[IntelMQ-dev] Expected behaviour of bot reloading after log rotation

Mika Silander mika.silander at csc.fi
Tue Oct 24 10:31:28 CEST 2023


Morning all,

 Ignore my two messages from yesterday. Signaling works fine, the problem in our case is the very long wait between the signaling and when the reload is effectuated. This morning I had a workable interleaving of events such that it was easy to see. From my point of view it would be handy if all bots could handle the reload also if they happen to be idle waiting for new incoming events since that would make the delay between signaling and reloading short. However, even that does leave a small time window where one of our monitoring scripts could be working on void log file handles. So, looks like we have to devise a way to detect those void handles in our monitoring scripts.

Br, Mika

----- Original Message -----
From: "Mika Silander" <mika.silander at csc.fi>
To: "intelmq-dev" <intelmq-dev at lists.cert.at>
Sent: Monday, 23 October, 2023 16:48:45
Subject: Re: [IntelMQ-dev] Expected behaviour of bot reloading after log rotation

... and one small addition to the below: it appears psutil 5.9.0 invokes os.kill() internally, and this latter succeeds, but no signal is delivered.

Br, Mika

----- Original Message -----
From: "Mika Silander" <mika.silander at csc.fi>
To: "intelmq-dev" <intelmq-dev at lists.cert.at>
Sent: Monday, 23 October, 2023 16:37:17
Subject: Re: [IntelMQ-dev] Expected behaviour of bot reloading after log rotation

Hi Sebastian, all,

 Started the week debugging. First I answer my question earlier about "expected [signaling] behaviour" with respect to reloading:

"Yes, all the bots in the configured botnet are sent a SIGHUP signal one-by-one when intelmqctl reload is run."

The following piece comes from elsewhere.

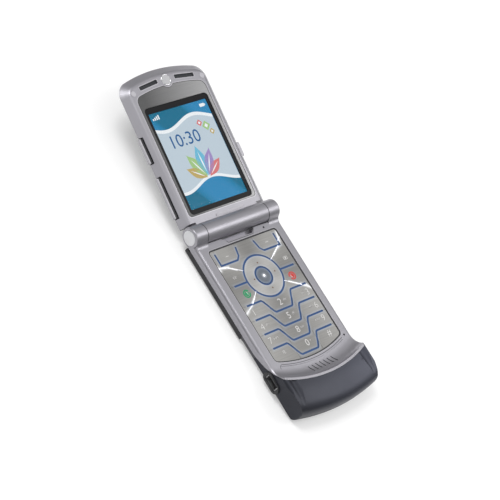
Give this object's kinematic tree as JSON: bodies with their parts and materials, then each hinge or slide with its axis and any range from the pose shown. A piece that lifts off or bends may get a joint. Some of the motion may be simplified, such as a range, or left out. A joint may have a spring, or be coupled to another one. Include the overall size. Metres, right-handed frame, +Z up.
{
  "type": "flip phone",
  "caption": "Slim clamshell mobile phone opened flat: base with etched metal keypad and navigation ring, curved chin and side port, round hinge barrel, and a flip with a colour display.",
  "frame": {"origin": "middle of the base's flat back, on the surface it lies on", "axes": "+X to the right across the phone, +Y from the chin towards the flip, +Z up out of the keypad"},
  "size_m": [0.0538, 0.1692, 0.021],
  "materials": {
    "housing_silver": "satin",
    "chin_blue_grey": "satin",
    "cover_dark": "satin",
    "battery_cover_dark": "satin",
    "rear_dark": "matte",
    "keypad_nickel": "brushed",
    "light_guide_blue": "gloss",
    "polyester_film": "gloss",
    "board_green": "matte",
    "black_plastic": "matte",
    "grey_plastic": "satin",
    "steel": "satin",
    "chrome": "polished",
    "battery_grey": "matte",
    "surround_grey": "brushed",
    "bezel_black": "gloss",
    "screen": "lit",
    "sub_screen": "gloss",
    "lens_glass": "polished",
    "rubber_grey": "matte",
    "grille_mesh": "matte",
    "copper_film": "satin",
    "brass": "satin"
  },
  "bodies": {
    "base": {"base_front_housing": "housing_silver", "base_rear_housing": "rear_dark", "keypad_plate": "keypad_nickel", "key_light_pad": "light_guide_blue", "dome_sheet": "polyester_film", "main_board": "board_green", "antenna_carrier": "black_plastic", "microphone": "steel", "chin_cover": "chin_blue_grey", "loudspeaker": "black_plastic", "vibration_motor": "steel", "side_port": "steel", "port_surround": "black_plastic", "battery": "battery_grey", "base_screws": "steel", "hinge_end_caps": "housing_silver", "hinge_cartridge": "steel", "hinge_stop": "grey_plastic"},
    "flip": {"flip_inner_housing": "housing_silver", "flip_outer_cover": "cover_dark", "display_surround": "surround_grey", "display_bezel": "bezel_black", "main_display": "screen", "outer_display": "sub_screen", "outer_lens": "lens_glass", "flip_board": "board_green", "earpiece": "black_plastic", "earpiece_grilles": "grille_mesh", "badge_disc": "chrome", "flip_bumpers": "rubber_grey", "camera_module": "black_plastic", "camera_ring": "chrome", "hinge_pin": "steel", "hinge_flex": "copper_film"},
    "battery_cover": {"battery_cover": "battery_cover_dark"},
    "motor_weight": {"motor_weight": "brass"},
    "nav_actuator": {"nav_actuator": "steel"},
    "nav_ring": {"nav_ring": "keypad_nickel"},
    "select_key": {"select_key": "keypad_nickel"},
    "volume_rocker": {"volume_rocker": "housing_silver"},
    "smart_key": {"smart_key": "housing_silver"},
    "voice_key": {"voice_key": "housing_silver"},
    "left_soft_key": {"left_soft_key": "keypad_nickel"},
    "right_soft_key": {"right_soft_key": "keypad_nickel"},
    "clear_key": {"clear_key": "keypad_nickel"},
    "camera_key": {"camera_key": "keypad_nickel"},
    "send_key": {"send_key": "keypad_nickel"},
    "end_key": {"end_key": "keypad_nickel"},
    "key_1": {"key_1": "keypad_nickel"},
    "key_2": {"key_2": "keypad_nickel"},
    "key_3": {"key_3": "keypad_nickel"},
    "key_4": {"key_4": "keypad_nickel"},
    "key_5": {"key_5": "keypad_nickel"},
    "key_6": {"key_6": "keypad_nickel"},
    "key_7": {"key_7": "keypad_nickel"},
    "key_8": {"key_8": "keypad_nickel"},
    "key_9": {"key_9": "keypad_nickel"},
    "star_key": {"star_key": "keypad_nickel"},
    "zero_key": {"zero_key": "keypad_nickel"},
    "hash_key": {"hash_key": "keypad_nickel"}
  },
  "joints": [
    {"name": "flip_hinge", "type": "hinge", "parent": "base", "child": "flip", "pos_m": [0, 0.0465, 0.0077], "axis": [1, 0, 0], "range_deg": [0, 169.4]},
    {"name": "battery_cover_slide", "type": "slide", "parent": "base", "child": "battery_cover", "axis": [0, 1, 0], "range_m": [0, 0.002]},
    {"name": "motor_spin", "type": "hinge", "parent": "base", "child": "motor_weight", "pos_m": [-0.005, -0.0105, 0.0024], "axis": [1, 0, 0], "continuous": true},
    {"name": "left_soft_key_press", "type": "slide", "parent": "base", "child": "left_soft_key", "axis": [0, 0, -1], "range_m": [0, 0.00025], "stiffness_N_per_m": 200},
    {"name": "right_soft_key_press", "type": "slide", "parent": "base", "child": "right_soft_key", "axis": [0, 0, -1], "range_m": [0, 0.00025], "stiffness_N_per_m": 200},
    {"name": "clear_key_press", "type": "slide", "parent": "base", "child": "clear_key", "axis": [0, 0, -1], "range_m": [0, 0.00025], "stiffness_N_per_m": 200},
    {"name": "camera_key_press", "type": "slide", "parent": "base", "child": "camera_key", "axis": [0, 0, -1], "range_m": [0, 0.00025], "stiffness_N_per_m": 200},
    {"name": "send_key_press", "type": "slide", "parent": "base", "child": "send_key", "axis": [0, 0, -1], "range_m": [0, 0.00025], "stiffness_N_per_m": 200},
    {"name": "end_key_press", "type": "slide", "parent": "base", "child": "end_key", "axis": [0, 0, -1], "range_m": [0, 0.00025], "stiffness_N_per_m": 200},
    {"name": "key_1_press", "type": "slide", "parent": "base", "child": "key_1", "axis": [0, 0, -1], "range_m": [0, 0.00025], "stiffness_N_per_m": 200},
    {"name": "key_2_press", "type": "slide", "parent": "base", "child": "key_2", "axis": [0, 0, -1], "range_m": [0, 0.00025], "stiffness_N_per_m": 200},
    {"name": "key_3_press", "type": "slide", "parent": "base", "child": "key_3", "axis": [0, 0, -1], "range_m": [0, 0.00025], "stiffness_N_per_m": 200},
    {"name": "key_4_press", "type": "slide", "parent": "base", "child": "key_4", "axis": [0, 0, -1], "range_m": [0, 0.00025], "stiffness_N_per_m": 200},
    {"name": "key_5_press", "type": "slide", "parent": "base", "child": "key_5", "axis": [0, 0, -1], "range_m": [0, 0.00025], "stiffness_N_per_m": 200},
    {"name": "key_6_press", "type": "slide", "parent": "base", "child": "key_6", "axis": [0, 0, -1], "range_m": [0, 0.00025], "stiffness_N_per_m": 200},
    {"name": "key_7_press", "type": "slide", "parent": "base", "child": "key_7", "axis": [0, 0, -1], "range_m": [0, 0.00025], "stiffness_N_per_m": 200},
    {"name": "key_8_press", "type": "slide", "parent": "base", "child": "key_8", "axis": [0, 0, -1], "range_m": [0, 0.00025], "stiffness_N_per_m": 200},
    {"name": "key_9_press", "type": "slide", "parent": "base", "child": "key_9", "axis": [0, 0, -1], "range_m": [0, 0.00025], "stiffness_N_per_m": 200},
    {"name": "star_key_press", "type": "slide", "parent": "base", "child": "star_key", "axis": [0, 0, -1], "range_m": [0, 0.00025], "stiffness_N_per_m": 200},
    {"name": "zero_key_press", "type": "slide", "parent": "base", "child": "zero_key", "axis": [0, 0, -1], "range_m": [0, 0.00025], "stiffness_N_per_m": 200},
    {"name": "hash_key_press", "type": "slide", "parent": "base", "child": "hash_key", "axis": [0, 0, -1], "range_m": [0, 0.00025], "stiffness_N_per_m": 200},
    {"name": "select_key_press", "type": "slide", "parent": "base", "child": "select_key", "axis": [0, 0, -1], "range_m": [0, 0.00025], "stiffness_N_per_m": 200},
    {"name": "nav_tilt_up_down", "type": "hinge", "parent": "base", "child": "nav_actuator", "pos_m": [0, 0.0191, 0.0071], "axis": [1, 0, 0], "range_deg": [-1.3, 1.3], "stiffness_Nm_per_rad": 0.05},
    {"name": "nav_tilt_sideways", "type": "hinge", "parent": "nav_actuator", "child": "nav_ring", "pos_m": [0, 0.0191, 0.0071], "axis": [0, 1, 0], "range_deg": [-1.3, 1.3], "stiffness_Nm_per_rad": 0.05},
    {"name": "volume_rock", "type": "hinge", "parent": "flip", "child": "volume_rocker", "pos_m": [-0.0249, 0.06674, 0.00803], "axis": [0, -0.184, 0.9829], "range_deg": [-1.2, 1.2], "stiffness_Nm_per_rad": 0.05},
    {"name": "smart_key_press", "type": "slide", "parent": "flip", "child": "smart_key", "axis": [1, 0, 0], "range_m": [0, 0.0004], "stiffness_N_per_m": 200},
    {"name": "voice_key_press", "type": "slide", "parent": "flip", "child": "voice_key", "axis": [-1, 0, 0], "range_m": [0, 0.0004], "stiffness_N_per_m": 200}
  ]
}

 Then the bad news: I see SIGHUP successfully sent to the Mail Attachment Collector bot _only_. Why on earth does the signaling of the other bots fail, I don't have a clue. The other bots are sent the same signal, but apparently it does not get delivered. All PIDs were correct. So, the problem must be inside psutil 5.9.0 that offers POSIX signaling.

 If someone is on a

Ubuntu 22.04 LTS
Python 3.10.12
intelmq 3.2.+
psutil 5.9.0 (from python3-psutil apt package)    

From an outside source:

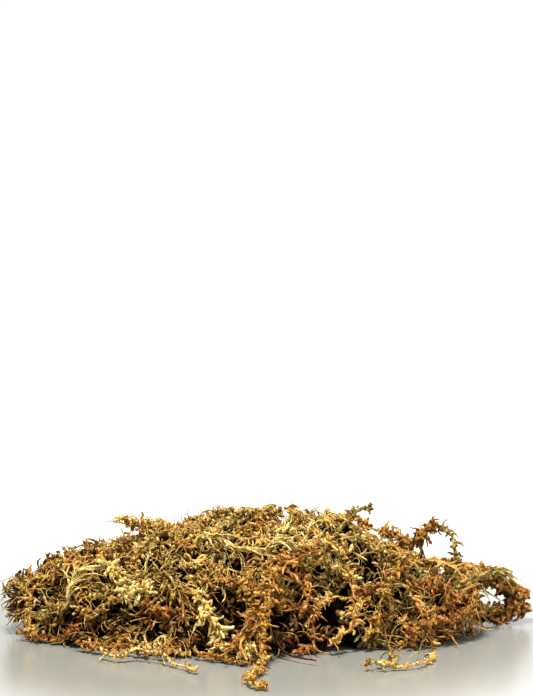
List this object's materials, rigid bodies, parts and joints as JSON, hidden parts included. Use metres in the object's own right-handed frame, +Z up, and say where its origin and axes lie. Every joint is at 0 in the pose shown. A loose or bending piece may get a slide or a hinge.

 I would appreciate to know what is the outcome of your invocation of (and running as root):

sudo -u intelmq /usr/bin/intelmqctl reload

 and let me know what hits you get with

grep SIGHUP /var/log/intelmq/*.log

 after the reload if any (you may need to adapt the log file paths based on your particular installation of intelmq).

Thank you and br, Mika

 

----- Original Message -----
From: "Sebix" <sebix at sebix.at>
To: "intelmq-dev" <intelmq-dev at lists.cert.at>, "Mika Silander" <mika.silander at csc.fi>
Sent: Thursday, 19 October, 2023 22:19:17
Subject: Re: [IntelMQ-dev] Expected behaviour of bot reloading after log rotation

Hi Mika

To explain the behavior (partly): Signals have an interrupting nature on 
connections to redis, sleep()[0], and other things. The interrupt itself 
is caught by the method __handle_sighup_signal.

Image a parser bot is processing a (potentially large) report. Then, 
logrotate sends the SIGHUP signal. If the parser now reloaded, the Bot 
needed to re-initialize, interrupting the processing. There are also 
other circumstances when a re-initialization is "sub-optimal".

Thus, handling the signal is postponed until it is safe to do so, for 
example, after every process call and after receiving a message from the 
pipeline.

This logic can be revisited now. The core received quite a few updates 
since the implementation of reloading, and there are possibly more 
places in the Bot's code where the reloading can be triggered if necessary.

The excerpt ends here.